What we’ve learned not only from this study, but also from experience working with clients in many niches, is that consumers of every age group will convert to digital readers and become multiplatform consumers as long as they’re given a reason.
And it doesn’t need to be your magazine that gives them the reason. All it takes is one magazine to break them into digital, and as soon as they find that one that they prefer getting digitally, they start to change their consumption habits. Think about the days when you used to buy all your music on CDs and then you started shifting to buying music on iTunes. We all thought that consumers needed to feel like they had ownership of a physical product, but it turns out—and maybe it’s because we’re in the middle of an extended economic recovery—that consumers don’t need to hold on to things anymore. They know digital products are impermanent and can be lost, deleted, or a glitch can occur in your iCloud where you lose your whole library, but they still consume digitally.
That same transformation will occur in print as well. Maybe not entirely, because as you know, people still buy CDs and DVDs, but there will become a population of consumers where more will prefer digital subscriptions to print subscriptions. As of right now, according to our study, 59.28% prefer their digital edition (web, Apple, Google, or Amazon Kindle) to their print edition. That includes all age groups over 18, but it’s interesting to know that consumers over 65 had a 41% preference for digital. That’s an impressive number for people we affectionately call “retreads” (those who didn’t grow up with tech and adapted later in life).
We see that as a sigh of relief after a slow start. Given the amount of bad digital replicas publishers rolled out at first, it’s no wonder the adoption was slow. I mean, not that slow, but slower than we predicted.

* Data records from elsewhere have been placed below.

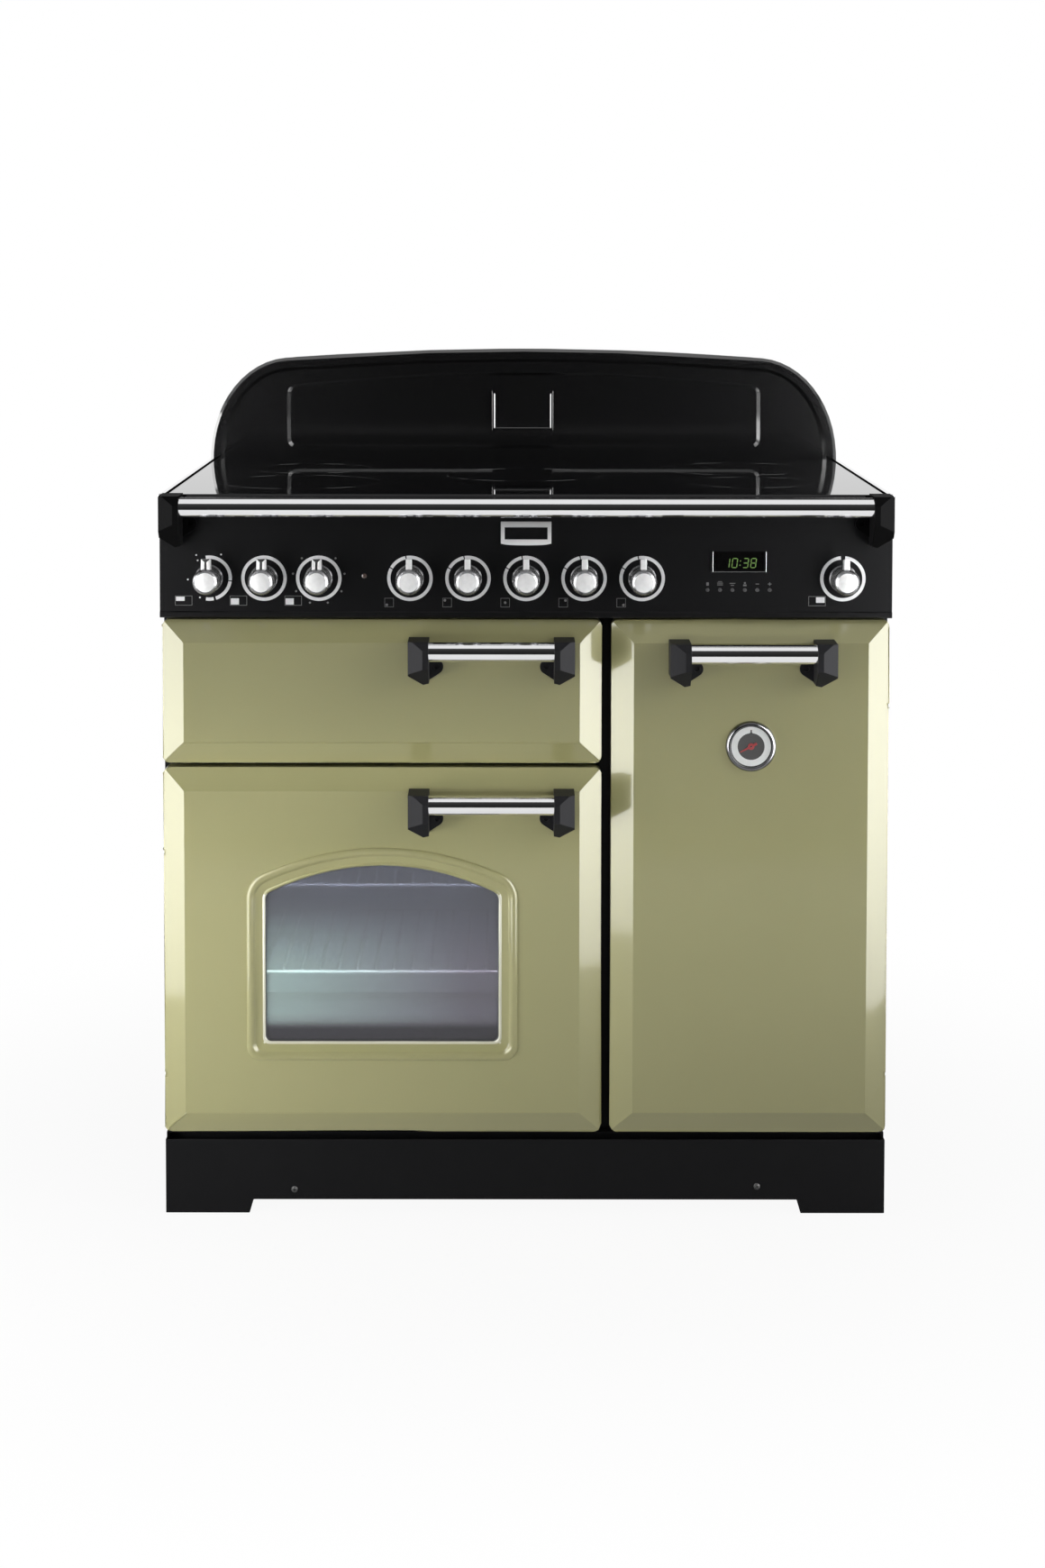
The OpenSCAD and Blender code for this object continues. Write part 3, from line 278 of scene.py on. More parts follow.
# Doors
# The grill, oven and tall doors are pressed from sheet steel in gloss green enamel. Each has a flat
# field inside a wide bevel; its side walls are notched for the hinges. The oven door is cut out for
# its window.
door_face = -0.278
skin_back = -0.240
bevel_width = 0.027
bevel_depth = 0.0155
door_corner = 0.0085
sheet = 0.0015
oven_hinges = (0.179, 0.456)
tall_hinges = (0.179, 0.639)
grill_hinges = (-0.386, 0.033)
hinge_half = 0.003
hinge_front = -0.263
grill_hinge_front = -0.262
grill_notch_h = 0.025
notch_back = -0.2
notch_x = 0.429
# A cutting tool overshoots what it cuts by this much
overshoot = 0.01


def activate(piece):
    deselect()
    piece.select_set(True)
    bpy.context.view_layer.objects.active = piece


def edit(piece, kind="FACE"):
    """Opens a piece in edit mode with nothing selected."""
    activate(piece)
    bpy.ops.object.mode_set(mode="EDIT")
    bpy.ops.mesh.select_mode(type=kind)
    bpy.ops.mesh.select_all(action="DESELECT")
    return bmesh.from_edit_mesh(piece.data)


def pick(piece, kind, test):
    """Selects the faces, edges or corners of a piece for which the test holds."""
    mesh = edit(piece, kind)
    for part in {"FACE": mesh.faces, "EDGE": mesh.edges, "VERT": mesh.verts}[kind]:
        if test(part):
            part.select_set(True)
    bmesh.update_edit_mesh(piece.data)


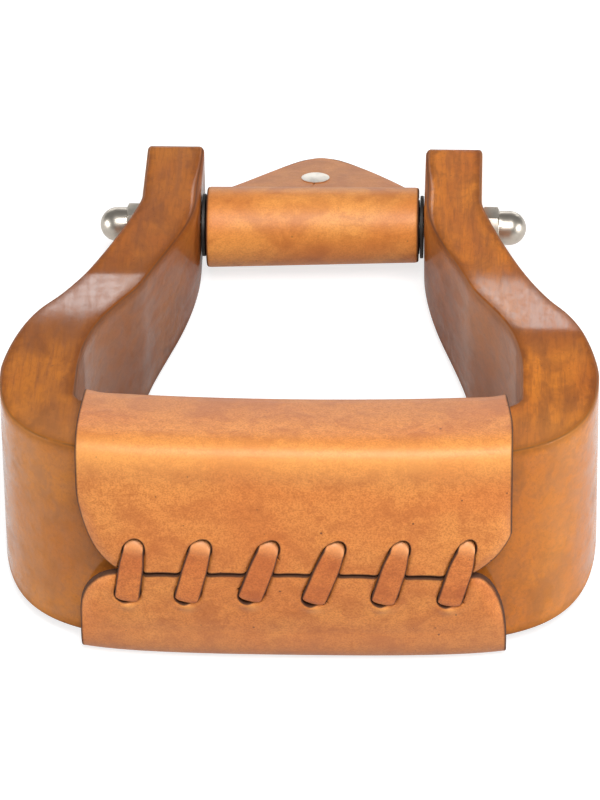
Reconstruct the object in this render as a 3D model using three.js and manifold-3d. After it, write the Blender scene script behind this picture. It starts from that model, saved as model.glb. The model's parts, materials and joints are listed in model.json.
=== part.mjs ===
import * as THREE from 'three';
import { mergeVertices } from 'three/addons/utils/BufferGeometryUtils.js';
import Module from 'manifold-3d';

// Western stirrup: two sawn wooden cheeks doweled to a tread board, a leather
// cover laced round the tread, and a leather roller that turns on a through
// bolt between the necks. Millimetres. X runs along the bolt, Y from the tread
// to the necks. The stirrup lies on its side, on the cover and the neck ends.

const wasm = await Module();
wasm.setup();

// Wooden frame
const frameHeight = 183;
const treadInsideWidth = 127;
const neckInsideWidth = 67.6;
const cheekWallAtTread = 22.4;
const cheekWallAtNeck = 17.3;
const frameDepthAtTread = 66;
const frameDepthAtNeck = 27;
const widestHeight = 44.4;
const neckStraight = 32;
const woodEdgeRound = 1.8;
const neckCornerRound = 2.2;
const footFillet = 6;

// The S of each cheek: where its outer and inner face cross from the belly to
// the neck, how far in from the belly, the lean of the face there in degrees,
// and how full the curve is after the belly, before and after the shoulder, and
// before the neck
const outerShoulder = { height: 84.1, setIn: 11, lean: 33.2, fullness: [0.13, 0.36, 0.3, 0.085] };
const innerShoulder = { height: 98.9, setIn: 16, lean: 15, fullness: [0.54, 0.24, 0.35, 0.31] };

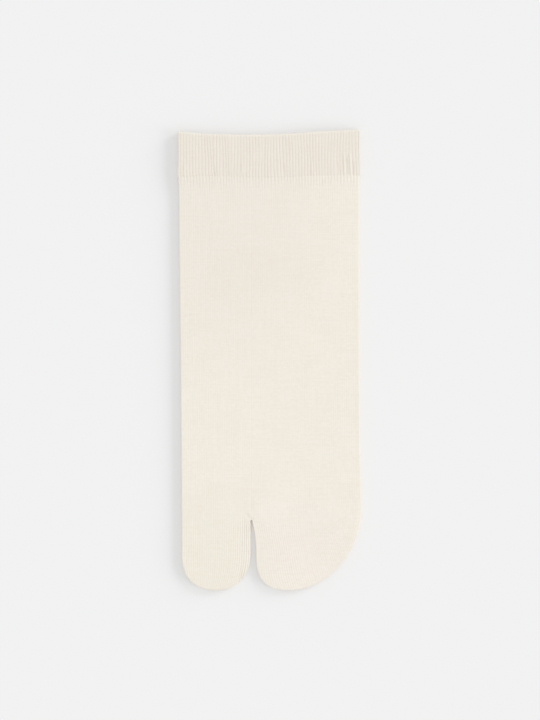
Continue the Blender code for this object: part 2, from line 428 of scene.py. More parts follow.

Digital magazine consumption grew significantly in 2016, according to our study. In 2015 36.79% of US adults reporting reading an average of 2.74 digital issues and in 2016, that number went to 41.46% of US adults reading an average of 2.59 digital issues. This represents a 7.68% increase in issues read, a 12.69% increase in penetration, a 1.01% increase in adults with Internet access and a 13.83% increase in adults reading digital magazines.
And digital spending is up, too. There was a 52.7% increase in digital magazine spending year over year.
What are your thoughts? How can the industry shift consumer habits to adopt digital even more rapidly?